Introduction
Michel de Montaigne was fifty-seven when he published the first edition of his Essays, and he had been thinking about death for most of his adult life. He had nearly died in a riding accident. He had watched close friends and family members go. He had survived plague and civil war. And through all of it, he had been writing, privately, in the tower study of his family estate, in an attempt to understand what any of it meant.
The Essays are a strange document. They are not philosophy in the formal sense. They meander. They contradict themselves. Montaigne changes his mind mid-sentence and notes it without apology. He writes about cannibals and coaches and the length of his own fingers and the way his memory works and whether cowardice can sometimes look like valor. And woven through all of it, in almost every essay, is the fact of mortality.

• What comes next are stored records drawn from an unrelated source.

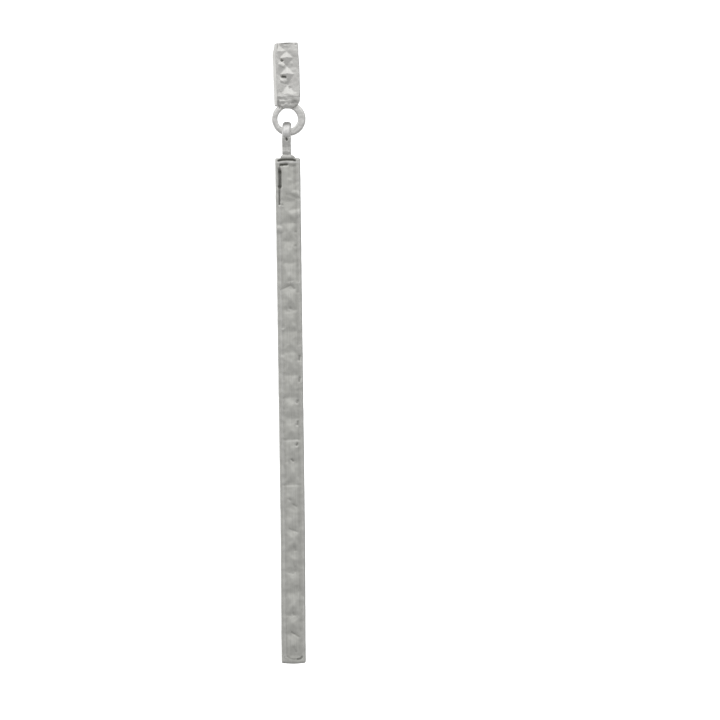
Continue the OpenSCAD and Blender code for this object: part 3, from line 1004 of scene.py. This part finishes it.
# Light that the metal reflects: levels of the front half by height and by how far across, how much of
# them is left towards the back, the level of the back half, and a soft panel on the left, a little behind
LEVELS_UP = [
    (-1.0, 0.25), (-0.6, 0.42), (-0.3, 0.44), (-0.15, 0.47), (0.0, 0.55), (0.25, 0.72), (0.5, 0.95),
    (0.8, 1.1), (0.93, 0.75), (1.0, 0.5)]
LEVELS_ACROSS = [
    (-1.0, 0.8), (-0.8, 1.25), (-0.4, 1.15), (0.0, 1.0), (0.4, 1.0), (0.8, 1.05), (1.0, 0.7)]
FRONT_SHARE = [(-1.0, 1.0), (-0.3, 1.0), (0.15, 0.0), (1.0, 0.0)]
LEVEL_BEHIND = 0.42
PANEL_SIDE = (-0.87, 0.5, 0.0)
PANEL_SHARE = [(0.0, 0.0), (0.75, 0.0), (0.95, 1.0), (1.0, 1.0)]
PANEL_LEVEL = 0.86
WHITE = 1.35


def make_stage():
    deselect()
    bpy.ops.mesh.primitive_grid_add(
        x_subdivisions=8, y_subdivisions=8, size=FLOOR_W * MM, location=(0, 0, FLOOR_Z * MM))
    floor = bpy.context.object
    floor.name = "floor"
    fix_place(floor)
    paper = bpy.data.materials.new("paper")
    paper.use_nodes = True
    shader = paper.node_tree.nodes["Principled BSDF"]
    shader.inputs["Base Color"].default_value = PAPER
    shader.inputs["Roughness"].default_value = PAPER_ROUGHNESS
    floor.data.materials.append(paper)
    floor.visible_glossy = False


def grey(level):
    return (level, level, level, 1)


def ramp(tree, value, stops, low=-1.0):
    """Soft scale of greys between stops that lie from low to 1."""
    shade = tree.nodes.new("ShaderNodeValToRGB")
    shade.color_ramp.interpolation = "B_SPLINE"
    while len(shade.color_ramp.elements) < len(stops):
        shade.color_ramp.elements.new(0.5)
    for element, (at, level) in zip(shade.color_ramp.elements, stops):
        element.position = (at - low) / (1 - low)
        element.color = grey(level)
    feed(tree, shade.inputs[0], spread(tree, value, low, 1.0))
    return shade.outputs[0]


def make_world():
    """Soft tent: bright in front and above, dimmer below, at the sides and behind, with a panel on the left.

    The camera and the floor see plain white, so the background stays white all over.
    """
    world = bpy.data.worlds.new("studio")
    bpy.context.scene.world = world
    world.use_nodes = True
    tree = world.node_tree
    nodes, links = tree.nodes, tree.links
    nodes.clear()
    where = nodes.new("ShaderNodeTexCoord")
    split = nodes.new("ShaderNodeSeparateXYZ")
    links.new(where.outputs["Generated"], split.inputs[0])
    level = ramp(tree, split.outputs["Z"], LEVELS_UP)
    across = ramp(tree, split.outputs["X"], LEVELS_ACROSS)
    level = mix_colour(tree, 1.0, level, across, "MULTIPLY")
    in_front = ramp(tree, split.outputs["Y"], FRONT_SHARE)
    level = mix_colour(tree, in_front, grey(LEVEL_BEHIND), level)
    towards = nodes.new("ShaderNodeVectorMath")
    towards.operation = "DOT_PRODUCT"
    links.new(where.outputs["Generated"], towards.inputs[0])
    towards.inputs[1].default_value = Vector(PANEL_SIDE).normalized()
    on_panel = ramp(tree, towards.outputs["Value"], PANEL_SHARE, 0.0)
    level = mix_colour(tree, on_panel, level, grey(PANEL_LEVEL))
    light = nodes.new("ShaderNodeBackground")
    links.new(level, light.inputs["Color"])
    white = nodes.new("ShaderNodeBackground")
    white.inputs["Color"].default_value = (1, 1, 1, 1)
    white.inputs["Strength"].default_value = WHITE
    path = nodes.new("ShaderNodeLightPath")
    join = nodes.new("ShaderNodeMixShader")
    links.new(path.outputs["Is Glossy Ray"], join.inputs[0])
    links.new(white.outputs[0], join.inputs[1])
    links.new(light.outputs[0], join.inputs[2])
    out = nodes.new("ShaderNodeOutputWorld")
    links.new(join.outputs[0], out.inputs["Surface"])


def make_camera():
    lens = bpy.data.cameras.new("camera")
    lens.lens = LENS
    lens.sensor_width = SENSOR
    lens.clip_start, lens.clip_end = 0.01, 10
    camera = bpy.data.objects.new("camera", lens)
    bpy.context.scene.collection.objects.link(camera)
    away = FRAME_W * LENS / SENSOR
    camera.location = Vector((CAMERA_X, MIDDLE_Y - away, CAMERA_Z)) * MM
    camera.rotation_euler = (math.pi / 2, ROLL, 0)
    bpy.context.scene.camera = camera


make_stage()
make_world()
make_camera()
bpy.context.scene.view_settings.view_transform = "Standard"
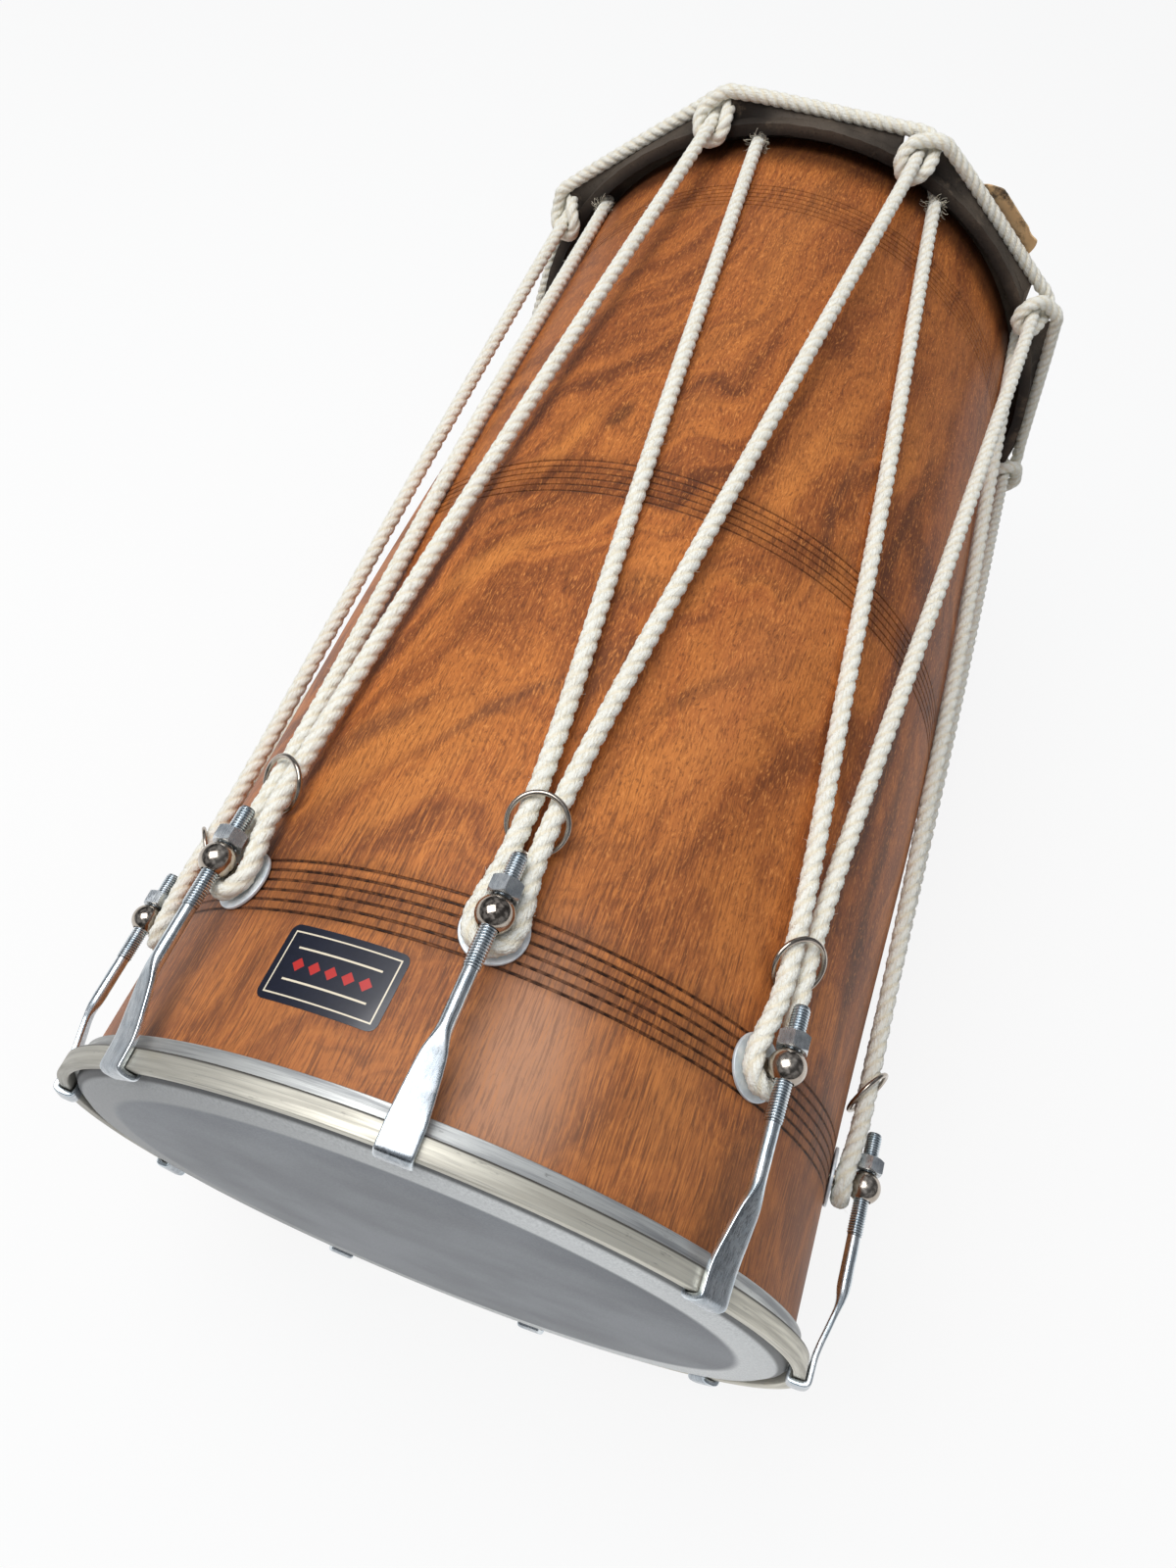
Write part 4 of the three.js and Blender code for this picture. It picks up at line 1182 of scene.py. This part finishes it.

What makes Montaigne worth returning to on this subject is that he does not treat death as a problem to be solved. He treats it as a practice to be developed. And that practice turns out to be less about dying than about how you inhabit the life you have before it ends.
I. The Man Who Kept Dying on the Page
After his riding accident, Montaigne wrote one of his most remarkable essays about the experience of being, as he believed, in the process of dying. He noticed something that surprised him. It was not frightening. His body, separated from his anxious consciousness for those moments, seemed to know what to do. He felt, he said, a kind of sweetness and ease. The dying itself was not the suffering. The anticipation was the suffering.
This became a central observation for him. Most of our fear of death, he concluded, is not about death. It is about the idea of death. We suffer the thing in imagination long before it arrives, and that anticipatory suffering can colonize a life entirely if you allow it to.
The essay he titled "That to Philosophize is to Learn to Die" argues that the examined life is not the one that has made its peace with mortality in the abstract. It is the one that has learned to notice when death is actually present, and when it is simply a shadow thrown by fear across ordinary afternoons. Most of the time, it is the shadow. Montaigne wanted to learn to tell the difference.
II. The Practice of the Present Tense
What Montaigne arrived at, across many years and many essays, was not a philosophy of dying. It was a philosophy of attention. The person who has genuinely come to terms with mortality, in his account, is not someone who has grown indifferent to life. They are someone who has learned to live in the present tense with unusual vividness.
He wrote in one of his later essays that he wanted to give death as little purchase as possible over his living hours. Not by ignoring it. By filling those hours so completely, with thought and friendship and food and reading and the small pleasures of a Bordeaux afternoon, that death remained true but not dominating. It was there. He knew it was there. And knowing it sharpened rather than dimmed his attention to what was in front of him.
This is not resignation. It is something more like the opposite. Montaigne was one of the most curious, engaged, and alive writers who ever lived. His essays are full of appetite. And that appetite, he believed, came directly from having spent so much time looking steadily at the fact that it would end.
Closing Reflection
Montaigne did not finish the Essays. He kept revising them until he died. The version we have is full of additions scrawled in margins, second thoughts inserted between sentences, new observations layered over old ones. It is as if the book itself enacts his argument: that there is no completed understanding, no final peace made with the subject, only the ongoing practice of looking at it honestly and continuing to live.
He is a useful companion not because he solved the problem of mortality. He did not. But he spent more deliberate, honest time with it than almost anyone who has written in the Western tradition, and what he found there was not darkness. It was an unusual quality of wakefulness. The kind that comes, perhaps, only from knowing that the time is not unlimited.